This is the third in a series of five articles on the battleships built under the provision of the Washington and London Naval Treaty limitations in the 1930s. I am not including the ships which were completed in the immediate aftermath of the Washington Treaty limitations. This series looks at the modern battleships that the World War II combatants would produce in the 1930s which saw service in the war. This article covers the British Royal Navy King George V Class battleships. Part one covered the Italian Vittorio Veneto class entitled The Pride of the Regina Marina: The Vittorio Veneto Class Battleships. Part two French Firepower Forward: The unrealized potential of the Dunkerque and Richelieu Class Battleships covered the French Dunkerque class and Richelieu class Battleships. Part Four the American North Carolina and South Dakota Classes. I have already published the final part which covers the German Scharnhorst Class entitled Power and Beauty the Battle Cruisers Scharnhorst and Gneisenau . The German Bismarck, Japanese Yamato, British Vanguard and American Iowa Classes will be covered in a subsequent series.

HMS King George V in 1941

In the wake of the First World War the major naval powers entered into an agreement restricting the construction of capital ships and limiting the numbers that treaty signatories were allowed to keep. As a result numerous ships were scrapped or disposed of and the majority of planned ships were either cancelled while building or never laid down. In some cases to comply with treaty restrictions ships such as the Royal Navy’s Nelson Class which was a compromise design which sacrificed speed for protection and firepower.  By the late 1920s the Royal Navy’s battle force was comprised of the Nelson’s, the fast Battlecruisers Hood, Renown and Repulse and 10 ships of the Queen Elizabeth and Revenge classes all designed before the First World War.

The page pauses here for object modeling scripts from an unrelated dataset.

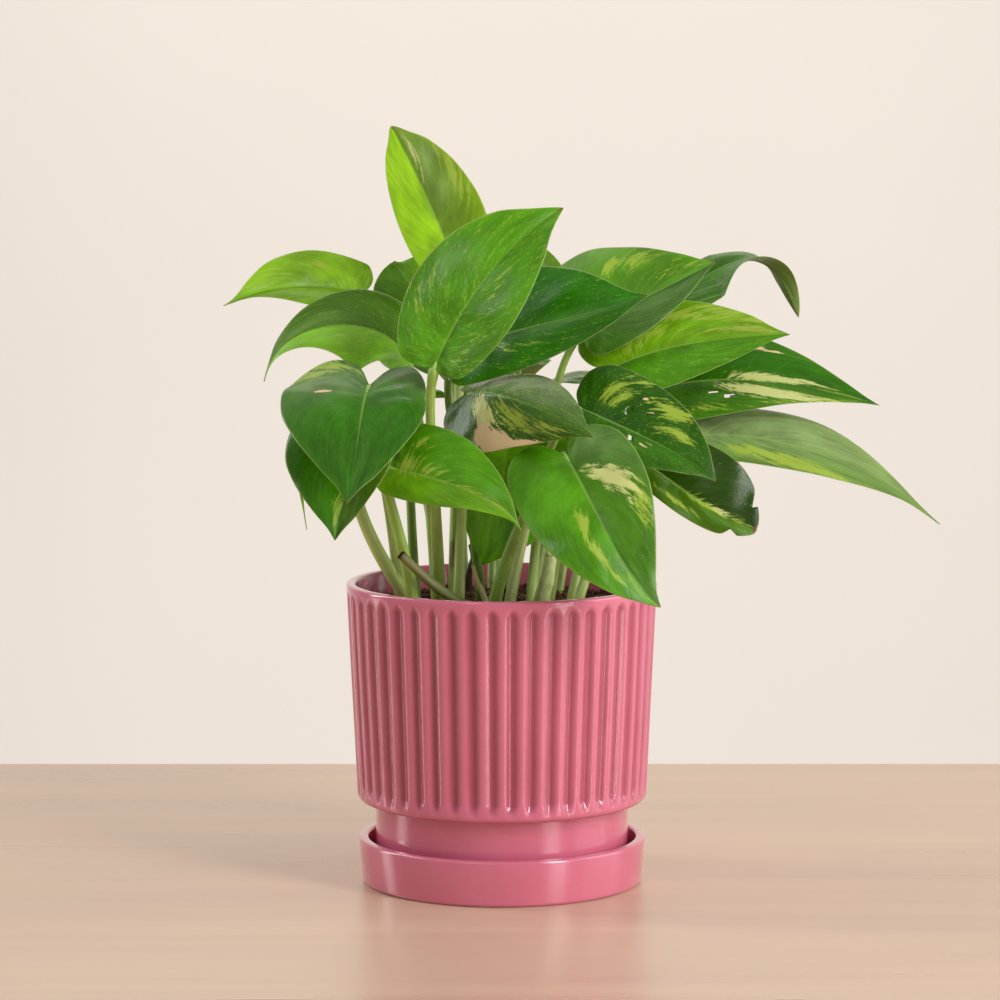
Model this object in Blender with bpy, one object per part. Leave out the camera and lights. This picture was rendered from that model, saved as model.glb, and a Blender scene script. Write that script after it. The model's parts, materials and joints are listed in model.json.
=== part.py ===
"""A pothos plant in a fluted pot that stands in its saucer. Run: blender --background --python part.py

The frame has +Z up and its origin at the centre of the saucer's flat underside. The tables below are in
millimetres and degrees, because that is how the plant is measured, and MM turns them into metres.
"""

import math

import bmesh
import bpy
import numpy as np

MM = 0.001
GAP = 0.3  # air left between pieces that rest on or grow from each other

# The saucer: a shallow dish with a flat floor.
SAUCER_TOP_RADIUS = 60.3
SAUCER_FOOT_RADIUS = 58.6
SAUCER_HEIGHT = 19.2
SAUCER_FLOOR = 4.0
SAUCER_WALL = 4.2
SAUCER_SIDES = 64

# The pot: a fluted body on a narrower plain neck.
RIM_RADIUS = 65.0
BODY_FOOT_RADIUS = 61.0
NECK_RADIUS = 53.0
POT_TOP = 126.2
BODY_FOOT = 34.5
CORNER_HEIGHT = 9.0
POT_WALL = 4.0
POT_FLOOR = 4.5
FOOT_RING_WIDTH = 6.5
FOOT_RING_HEIGHT = 2.2
DRAIN_RADIUS = 6.0
FLUTES = 48
FLUTE_DEPTH = 1.3
FLUTE_TOP = 122.5

# The potting mix fills the pot to a low mound just under the rim.
SOIL_EDGE = 115.5
SOIL_CROWN = 117.5
SOIL_SIDES = 48

LEAF_THICKNESS = 0.6
STALK_RADIUS = 1.5
STALK_POINTS = 9
FOOT_LIFT = 0.6  # keeps the low edge of a leaning stalk's end out of the soil
OUTLINE = (  # the blade's edge from notch to tip: share of its length, share of its half width
    (-0.02, 0.00),
    (-0.13, 0.22),
    (-0.16, 0.55),
    (-0.07, 0.86),
    (0.12, 1.00),
    (0.36, 0.95),
    (0.58, 0.72),
    (0.77, 0.42),
    (0.90, 0.16),
    (1.00, 0.00),
)
ALONG_STEPS, ACROSS_STEPS = 8, 2

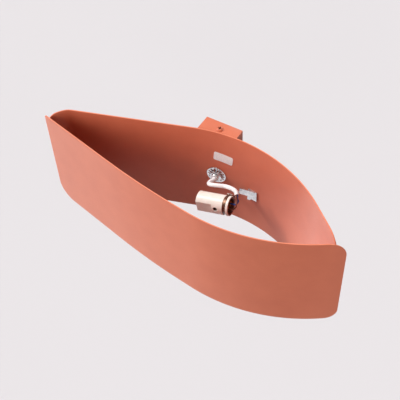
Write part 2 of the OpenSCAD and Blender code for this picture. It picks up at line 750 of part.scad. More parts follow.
shell_wall = 0.5;
shell_from = 1.5;
shell_len = 17;
tail_w = 4;
shell_tail_w = 3;
shell_tail_t = 0.4;
module holder_shell()
    color(brass)
        at_holder()
            translate([mouth_x, 0, 0]) {
                rotate([0, 90, 0])
                    translate([0, 0, shell_from])
                        difference() {
                            cylinder(d = shell_d + 2 * shell_wall, h = shell_len, $fn = round_fn);
                            translate([0, 0, -over])
                                cylinder(d = shell_d, h = shell_len + 2 * over, $fn = round_fn);
                        }
                translate([shell_from + shell_len - over, shell_d / 2, -shell_tail_w / 2])
                    cube([mouth_depth - seam - shell_from - shell_len + over, shell_tail_t, shell_tail_w]);
                translate([mouth_depth - seam - shell_wall, term_y - tail_w / 2, -shell_tail_w / 2])
                    cube([shell_wall, shell_d / 2 + shell_tail_t - term_y + tail_w / 2, shell_tail_w]);
                translate([mouth_depth - seam - shell_wall, term_y, 0])
                    rotate([0, 90, 0])
                        cylinder(d = web_hole_d - 2 * slip, h = web_t + shell_wall + seam, $fn = small_fn);
            }

contact_lift = 4;
module centre_contact()
    color(brass)
        at_holder()
            translate([mouth_x + mouth_depth - seam - shell_wall, 0, 0]) {
                translate([0, -term_y - tail_w / 2, -tail_w / 2])
                    cube([shell_wall, tail_w + term_y, tail_w]);
                translate([-contact_lift, -term_y - tail_w / 2, -tail_w / 2])
                    cube([contact_lift, shell_wall, tail_w]);
                translate([-contact_lift - shell_wall, -term_y - tail_w / 2, -tail_w / 2])
                    cube([shell_wall, tail_w + term_y, tail_w]);
                translate([0, -term_y, 0])
                    rotate([0, 90, 0])
                        cylinder(d = web_hole_d - 2 * slip, h = web_t + shell_wall + seam, $fn = small_fn);
            }

term_screw_d = 2.6;
term_head_d = 4.2;
term_head_h = 1.5;
term_screw_x = term_x0 + term_len * 0.62;
module holder_terminals()
    color(brass)
        at_holder()
            translate([mouth_x, 0, 0])
                for (side = [-1, 1])
                    translate([0, side * term_y, 0])
                        difference() {
                            translate([term_x0, -term_w / 2, term_top - term_h])
                                cube([term_len, term_w, term_h]);
                            translate([term_x0 + term_len / 4, 0, term_wire_z])
                                rotate([0, 90, 0])
                                    cylinder(d = wire_d + 4 * slip, h = term_len, $fn = small_fn);
                            translate([term_screw_x, 0, term_wire_z])
                                cylinder(d = term_screw_d + 2 * slip, h = term_h, $fn = small_fn);
                        }
module holder_terminal_screws()
    color(zinc)
        at_holder()
            translate([mouth_x + term_screw_x, 0, 0])
                for (side = [-1, 1])
                    translate([0, side * term_y, 0])
                        difference() {
                            union() {
                                translate([0, 0, term_wire_z + wire_d / 2 + slip])
                                    cylinder(d = term_screw_d, h = term_top - term_wire_z - wire_d / 2,
                                             $fn = small_fn);
                                translate([0, 0, term_top + slip])
                                    cylinder(d = term_head_d, h = term_head_h, $fn = small_fn);
                            }
                            translate([0, 0, term_top + slip + term_head_h])
                                cube([term_head_d / 6, term_head_d + over, term_head_h], center = true);
                        }

// Spring steel clip in the groove, with an ear for the bracket on the wall side
clip_wall = 1;
clip_bore_d = groove_d + 2 * slip;
clip_play = 0.25;
clip_w = groove_w - 2 * clip_play;
// The band is open at the lower front, beyond a line that far below the axis
clip_open_turn = -45;
clip_open_in = 2.9;
ear_t = 1.2;
ear_size = 9;
ear_y = holder_d / 2 + seam;
ear_out = ear_y + ear_t;
clip_screw_d = 3;
clip_head_d = 5.5;
clip_head_h = 2;
module holder_clip()
    color([0.45, 0.40, 0.36])
        at_holder()
            difference() {
                union() {
                    rotate([0, 90, 0])
                        difference() {
                            cylinder(d = clip_bore_d + 2 * clip_wall, h = clip_w, center = true,
                                     $fn = round_fn);
                            cylinder(d = clip_bore_d, h = clip_w + over, center = true, $fn = round_fn);
                        }
                    translate([-clip_w / 2, groove_d / 2 + slip, -ear_size / 2 + clip_wall])
                        cube([clip_w, ear_y - groove_d / 2, ear_size - 2 * clip_wall]);
                    translate([-ear_size / 2, ear_y, -ear_size / 2]) cube([ear_size, ear_t, ear_size]);
                }
                rotate([0, 90, 0])
                    cylinder(d = clip_bore_d, h = clip_w + over, center = true, $fn = round_fn);
                rotate([-90, 0, 0]) cylinder(d = clip_screw_d + 2 * slip, h = holder_d, $fn = small_fn);
                rotate([clip_open_turn, 0, 0])
                    translate([0, 0, -clip_open_in - holder_d])
                        cube([2 * clip_w, 2 * holder_d, 2 * holder_d], center = true);
            }

module clip_screw()
    color(zinc)
        at_holder()
            rotate([-90, 0, 0]) {
                translate([0, 0, ear_y])
                    cylinder(d = clip_screw_d, h = ear_t + bracket_t + 2 * seam, $fn = small_fn);
                translate([0, 0, ear_out + bracket_t + seam + slip])
                    difference() {
                        cylinder(d = clip_head_d, h = clip_head_h, $fn = small_fn);
                        translate([0, 0, clip_head_h])
                            cube([clip_head_d + over, clip_screw_d / 4, clip_head_h], center = true);
                    }
            }

// Folded bracket: flange on the strip, bar beside the lampholder, arm and foot.
// Its frame has +X along the bar and its zero under the middle of the clip groove.
foot_half = 5;
arm_x = 3.6;
lug_w = 3.5;
lug_slope = 8;
foot_y = ear_out + seam;
function in_bracket(p) = spun(p - [holder_x, -holder_out], -holder_turn);
fold_r = inner_r - 2 * seam - bracket_t / 2;
fold = in_bracket(peak_point(bracket_x - bracket_t / 2, fold_r));
flange_end = in_bracket(peak_point(bracket_x - bracket_flange_len, fold_r));
flange_tip = fold + unit(fold - flange_end) * bracket_t / 2;
bar_low = bracket_top_z - bracket_bar_h;
flange_low = bracket_top_z - bracket_flange_h;
bar_y = fold.y - bracket_t / 2;
bar_end = fold.x + bracket_t / 2;
lug_x = bar_end - lug_slope;
module lamp_bracket()
    color(zinc)
        translate([holder_x, -holder_out, 0])
            rotate([0, 0, holder_turn])
                difference() {
                    union() {
                        translate([-foot_half, foot_y, bar_low])
                            cube([foot_half + arm_x + bracket_t, bracket_t, holder_z + foot_half - bar_low]);
                        translate([arm_x, foot_y, bar_low])
                            cube([bracket_t, bar_y + bracket_t - foot_y, bracket_bar_h]);
                        translate([0, bar_y + bracket_t, 0])
                            rotate([90, 0, 0])
                                linear_extrude(height = bracket_t)
                                    polygon([[arm_x, bracket_top_z], [bar_end, bracket_top_z],
                                             [bar_end, bracket_top_z - bracket_t], [lug_x, flange_low],
                                             [lug_x - lug_w, flange_low], [lug_x - lug_w, bar_low],
                                             [arm_x, bar_low]]);
                        translate([0, 0, flange_low])
                            linear_extrude(height = bracket_flange_h)
                                sheet_plan([flange_end, flange_tip], bracket_t);
                    }
                    translate([0, 0, holder_z])
                        rotate([-90, 0, 0])
                            cylinder(d = clip_screw_d + 4 * slip, h = 2 * foot_y, $fn = small_fn);
                }

// Blank label, a thin film on the curved inner face
label_t = 0.2;
label_corner = 2.2;
module rating_label()
    color("white")
        intersection() {
            translate([peak_c.x, peak_c.y, label_z])
                rotate([0, 0, 60])
                    rotate_extrude(angle = 60, $fn = round_fn * 4)
                        translate([inner_r - seam - label_t, -label_w / 2]) square([label_t, label_w]);
            on_strip(label_x, label_z)
                rotate([0, label_tilt, 0])
                    rotate([90, 0, 0])
                        linear_extrude(height = label_h, center = true)
                            union() {
                                square([label_w - 2 * label_corner, label_h], center = true);
                                square([label_w, label_h - 2 * label_corner], center = true);
                                for (sx = [-1, 1], sz = [-1, 1])
                                    translate([sx * (label_w / 2 - label_corner),
                                               sz * (label_h / 2 - label_corner)])
                                        circle(r = label_corner, $fn = small_fn);
                            }
        }

front_strip();
back_strip();
wall_box();
press_nuts();
wall_plate();
plate_earth_screw();
lock_screw_top();
lock_screw_bottom();
nipple();
tooth_washer();
shade_lock_nut();
box_lock_nut();
earth_tag();
earth_lead();
nipple_bush();
lead_sleeve();
wire_live();
wire_neutral();
terminal_block();
terminal_inserts();
terminal_block_screws();
block_fixing_screw();
holder_body();
holder_shell();
centre_contact();
holder_terminals();
holder_terminal_screws();
holder_clip();
clip_screw();
lamp_bracket();
rating_label();
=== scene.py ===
import math

import bmesh
import bpy
import numpy as np
from mathutils import Matrix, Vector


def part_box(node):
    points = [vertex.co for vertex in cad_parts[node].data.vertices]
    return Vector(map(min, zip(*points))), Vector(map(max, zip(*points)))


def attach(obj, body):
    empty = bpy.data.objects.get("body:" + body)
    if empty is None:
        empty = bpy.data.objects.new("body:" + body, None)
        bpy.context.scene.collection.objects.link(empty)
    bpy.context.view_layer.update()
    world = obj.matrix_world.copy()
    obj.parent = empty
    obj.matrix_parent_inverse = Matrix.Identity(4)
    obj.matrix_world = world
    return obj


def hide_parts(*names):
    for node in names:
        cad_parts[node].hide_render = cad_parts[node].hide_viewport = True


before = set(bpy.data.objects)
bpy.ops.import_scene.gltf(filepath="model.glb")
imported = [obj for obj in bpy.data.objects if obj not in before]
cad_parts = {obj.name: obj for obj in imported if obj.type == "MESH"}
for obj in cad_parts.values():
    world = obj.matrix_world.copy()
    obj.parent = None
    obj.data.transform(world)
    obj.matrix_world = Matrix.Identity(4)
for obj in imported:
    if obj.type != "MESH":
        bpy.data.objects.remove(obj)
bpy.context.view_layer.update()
scene = bpy.context.scene

# Where the camera stands: to the right of the light and above it, looking down through a long lens.
# Its roll is the small tilt of the photograph, and the shift is how far its middle was cropped.
CAMERA_PLACE = (0.34905, -0.58211, 0.72733)
CAMERA_AZIMUTH = math.radians(33.84)
CAMERA_ELEVATION = math.radians(49.37)
CAMERA_ROLL = math.radians(2.96)
CAMERA_LENS = 74.57
CAMERA_SHIFT = (0.0036, -0.0002)

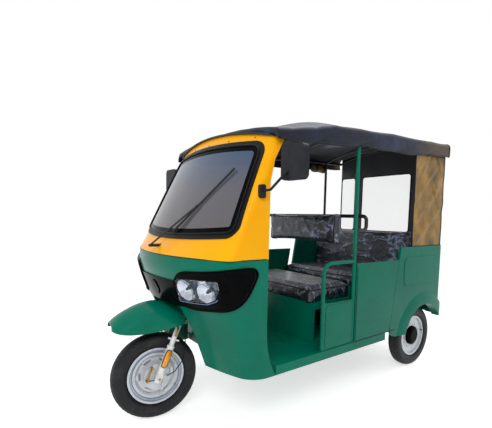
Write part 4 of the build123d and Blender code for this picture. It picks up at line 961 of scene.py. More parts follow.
@dataclass
class Wheels:
    """Three wheels: treaded tyres, hub caps, valves and the front wheel's nut."""

    outer: float = 0.251
    flange: float = 0.166
    half_width: float = 0.048
    bead_half: float = 0.030
    rows: int = 56
    steps: int = 720
    front_centre: Point = (-0.0057649, -1.0396289, 0.2508425)
    front_axle: Point = (0.9902681, -0.1281095, 0.0543793)
    rear_centre: Point = (0.476, 0.987, 0.251)

    def section(self) -> list[tuple[float, float]]:
        """Tyre section from bead to bead as (radius, place across)."""
        middle = (self.outer + self.flange) / 2
        half = (self.outer - self.flange) / 2
        rows: list[tuple[float, float]] = [(self.flange - 0.008, -self.bead_half)]
        for row in range(self.rows):
            turn = math.radians(240.0 - 300.0 * row / (self.rows - 1))
            x, y = math.cos(turn), math.sin(turn)
            rows.append((
                middle + half * math.copysign(abs(y) ** 0.62, y),
                self.half_width * math.copysign(abs(x) ** 0.72, x),
            ))
        rows.append((self.flange - 0.008, self.bead_half))
        return rows

    def tread(self, section: list[tuple[float, float]], grooves: Sequence[float], lugs: int) -> Callable[[float, int], float]:
        """Depth of the tread pattern at (share of a turn, row)."""

        def depth(share: float, row: int) -> float:
            radius, across = section[row]
            if radius < 0.232:
                ring = math.exp(-(((radius - 0.207) / 0.0022) ** 2))
                return -mm(0.9) * ring if abs(across) > 0.04 else 0.0
            cut = max(math.exp(-(((across - groove) / 0.0026) ** 4)) for groove in grooves)
            phase = (share * lugs + 2.2 * abs(across) / self.half_width + (0.5 if across > 0 else 0.0)) % 1.0
            slot = math.exp(-(((phase - 0.5) / 0.13) ** 4)) if abs(across) > 0.011 else 0.0
            return mm(5.0) * max(cut, 0.85 * slot)

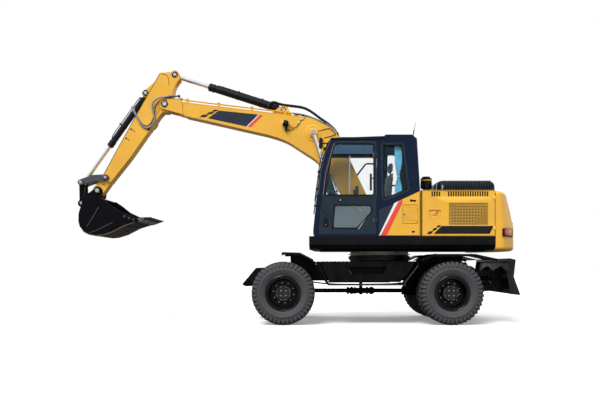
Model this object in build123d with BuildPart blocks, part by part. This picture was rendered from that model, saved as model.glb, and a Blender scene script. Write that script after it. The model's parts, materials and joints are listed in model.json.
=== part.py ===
"""Wheeled excavator: a twin-tyred chassis with a dozer blade, a slewing upper works with cab, and a digging arm.

Millimetres. The machine frame has X forward, Y to the left and Z up. It is modelled about the slew axis, with
Z = 0 on the ground, and each piece is moved at the end so that the origin is under the middle of the machine.
"""

import os
from math import cos, hypot, radians, sin

from build123d import *

os.makedirs("parts", exist_ok=True)

LEFT, RIGHT = 1, -1
SEAT = 0.3  # running gap between faces that turn on or carry each other
SIDE_GAP = 5.0  # gap between moving plates that lie side by side

# ---------------------------------------------------------------- driving dimensions
# Running gear
WHEEL_BASE = 2800
FRONT_AXLE_X = 1700
REAR_AXLE_X = FRONT_AXLE_X - WHEEL_BASE
OVER_TYRES = 2490
TYRE_R = 527
TYRE_W = 278
TWIN_SPACE = 64  # between the two tyres of a pair
TREAD_HALF = 94
RIM_SEAT_R = 252
RIM_FLANGE_R = 285
RIM_HALF = 105
RIM_WALL = 8
FLANGE_T = 12
HUB_R = 130
HUB_OUT = 175  # how far the hub stands out from the wheel's middle plane
KINGPIN_Y = 660
TWIN_OFFSET = (TYRE_W + TWIN_SPACE) / 2
WHEEL_Y = OVER_TYRES / 2 - TYRE_W / 2 - TWIN_OFFSET
DRUM_R = 190
HUB_BACK = -34  # the hub's inner face, from the wheel's middle plane

# Chassis
FRAME_HALF = 330
FRAME_BOTTOM = 720
FRAME_TOP = 1010
FRAME_FRONT = 1960
FRAME_REAR = -1460
RING_R = 540
RING_BASE_Z = 1090
RING_SPLIT_Z = 1165
DECK_UNDER_Z = 1240
STEP_TOP, STEP_BOTTOM = 1055, 655
STEP_IN, STEP_OUT = 700, 1130
FENDER_T = 12
FENDER_LIP = 42
FENDER_OUT = 1235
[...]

King George V Class Quad Turret being built

The Royal Navy began planning for a new class of battleships in 1928 but the plans were shelved with the signing of the London Naval Treaty which continued the “building holiday” on capital ship construction as well as size and armaments until 1937.  With the realization that its battle force was becoming dated as other nations laid down new classes of battleships the Royal Navy recommenced planning in 1935.  The Navy planned to build to the maximum of the 35,000 displacement limitation and placed a great measure of emphasis on armor and protection. The ships were designed to achieve a 28 knot speed which made them faster than all British battleships although slower than the Battlecruisers. The planners had alternative designs to use 14”, 15” or 16” guns with the Navy favoring the 15” models which had equipped all of their other ships with the exception of the Nelson’s. However the Admiralty to use 14” as the government was endeavoring to negotiate with other powers to impose a 14” limitation on armament for new battleships.  While the Americans and French agreed to the limit neither the Japanese nor Italians followed suit and as a result all new battleships of other powers had larger guns than the King George V Class ships with the French and Italians opting for 15”on the Vittorio Veneto Class, the Americans 16” on the North Carolina, South Dakota and Iowa Classes and the Japanese 18” guns for their Yamato Class. The Germans who were not a signatory built their Scharnhorst Class with 11” although they were planned as 15” ships and would equip the Bismarck Class with 15” guns.  The Royal Navy attempted to rectify this by placing more guns on the ships than those of other navies but the planned armament of twelve 14” guns mounted in quadruple turrets but this was impossible on the 35,000 platform without compromising protection or speed.  Thus the Admiralty compromised on 10 guns mounted in 2 quadruple and 1 twin turret.

ONI Drawing of King George Class

The ships displaced a full load displacement of 42,237 tons in 1942 which had increased to 44,460 tons in  1944. The were 745 feet long had a beam of 103 feet, a top speed of 28 knots with a cruising range of 5,400 nautical miles at 18 knots. Their relatively poor endurance limited their operations in the Pacific and even nearly caused King George V to have to abandon the chase of the Bismarck in May 1941.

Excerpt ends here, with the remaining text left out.